Slot component migration

  • Creepage block
  • Amortisseur springs
  • Slot armor deterioration (birth or prior repair defects)
  • Turn insulation

Distance blocking movement

  • Axial blocks
  • Radial blocks

End turn insulation migration

Copper distortion

  • Main leads, crossovers
  • Elongation/foreshortening
  • Fat copper in the slots

Braze design/failure

Cracked brazes at corners and on crossovers and leads

Collector systems

  • Leaking stud seals
  • Collector ring/brush life
  • Field ground detector inoperative

Case studies: Cycling impacts on generators

Alejandro Felix, manager of generator service engineering, focuses in large part on the effects of flexible operation on stator end windings and then discusses the OEM’s innovative technologies to address flex-operation needs. For rotor components these include new designs for J straps and pole crossovers. For the stator, new rewind designs are more capable of absorbing axial thermal expansion of the coils. The presentation concludes with a look at Siemens’ service solutions to support flex operation.

Third-harmonic stator ground protection

Tony Cararano, solutions engineer, digs into the details of third-harmonic voltage and how to assure 100% stator ground protection not assured by adhering to IEEE standards.

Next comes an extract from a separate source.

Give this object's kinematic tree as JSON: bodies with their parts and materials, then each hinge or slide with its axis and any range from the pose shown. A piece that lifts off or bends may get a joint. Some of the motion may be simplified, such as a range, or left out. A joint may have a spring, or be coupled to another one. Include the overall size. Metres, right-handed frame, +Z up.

Readers may recall that Consultant Clyde V Maughan sounded the alarm on this oversight in the standards in the pages of CCJ several years ago (2Q/2013) after it had cost the industry hundreds of millions of dollars. Topics discussed include 59N neutral over-voltage, 27TN third-harmonic neutral under-voltage, and 64S subharmonic voltage injection. Three case studies provide valuable insights.

Hi-pot testing approach

Jim Lau, expert engineer and one of the industry’s most highly regarded electrical engineers, provided a backgrounder on high-voltage testing, covering both ac and dc tests. Dielectric evaluation, preparations to test insulation resistance and polarization index, the value of pass/fail dc hi-pot testing, partial-discharge testing, low-voltage power-factor testing are among the topics reviewed.